We also process the audit logs a bit more, to try and remove all the successful health checks. These are logs that we don’t need in Splunk; they do not add any value and just add a whole lot of clutter.

Dockerfile

FROM ruby:2.3 as builder
WORKDIR /example-fluent
COPY fluent-plugin-example.gemspec Rakefile Gemfile /example-fluent/
COPY src ./src
COPY test ./test
COPY k8s_configmap ./k8s_configmap
RUN bundle install && bundle exec rake test && gem build fluent-plugin-example.gemspec

FROM fluentd:v1.6.2-debian-1.0
LABEL maintainer="example.com"
LABEL owner="Example"

USER root

COPY --from=builder /example-fluent/fluent-plugin-example-*.gem .

RUN buildDeps="sudo make gcc g++ libc-dev ruby-dev" \
 && apt-get update \
 && apt-get install -y --no-install-recommends $buildDeps \
 && apt-get install -y --no-install-recommends iproute \
 && sudo gem install \
#        fluent-plugin-splunk-http-eventcollector:0.3.0 \ included in the our own plugin, until this thing updates
        fluent-plugin-systemd:1.0.2 \
        fluent-plugin-record-reformer:0.9.1 \
        fluent-plugin-kubernetes_metadata_filter:2.1.6 \
        fluent-plugin-rewrite-tag-filter:2.2.0 \
        fluent-plugin-multi-format-parser:1.0.0 \
        fluent-plugin-example \
 && sudo gem sources --clear-all \
 && SUDO_FORCE_REMOVE=yes \
    apt-get purge -y --auto-remove \
                  -o APT::AutoRemove::RecommendsImportant=false \
                  $buildDeps \
 && rm -rf /var/lib/apt/lists/* \
           /home/fluent/.gem/ruby/2.3.0/cache/*.gem

CMD [ "fluentd", "-c", "/fluentd/etc/fluent.conf", "-p", "/fluentd/plugins", "--no-supervisor" ]
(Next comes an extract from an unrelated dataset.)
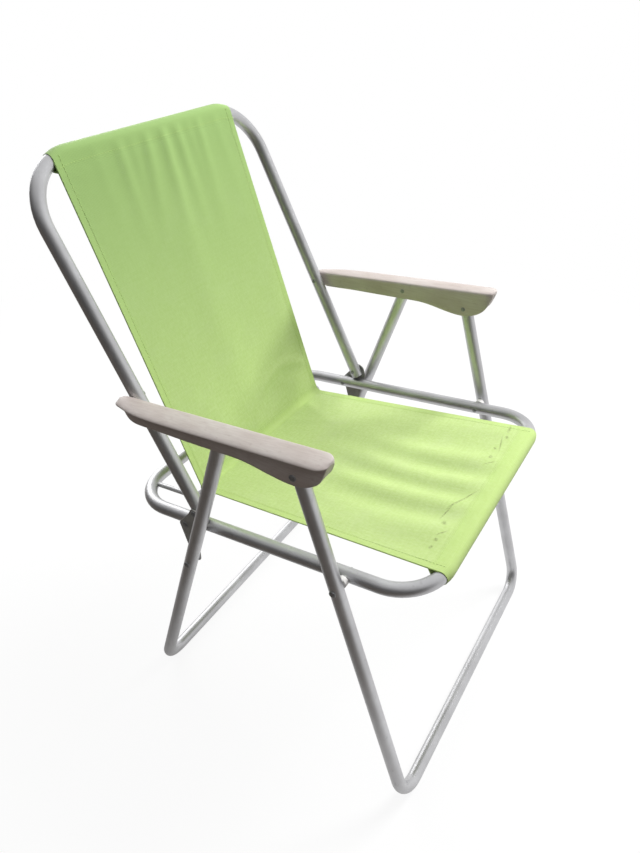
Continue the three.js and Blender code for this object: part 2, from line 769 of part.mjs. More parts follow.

Our own fluentd image is based on the official fluentd image, and we basically just bundle in all the plugins we need. We do build our own fluentd plugin, to add a fix to the splunk-http-evencollector plugin that is currently commented out, and also include some event translation that is hard to do in the fluentd configs to help with log event consistency.

Hopefully This Helps

This was my most viewed post from my Blogger site, so it seemed like a great starting point for pulling posts over to this site. Hopefully this rambling excursion and the example files provided here can help somebody if they are facing similar difficulties.

If we were to start over from scratch, I’m sure there are much better ways to do this, including using the fluentd logging driver for Docker directly. That would eliminate many of the hacks we had to add in here.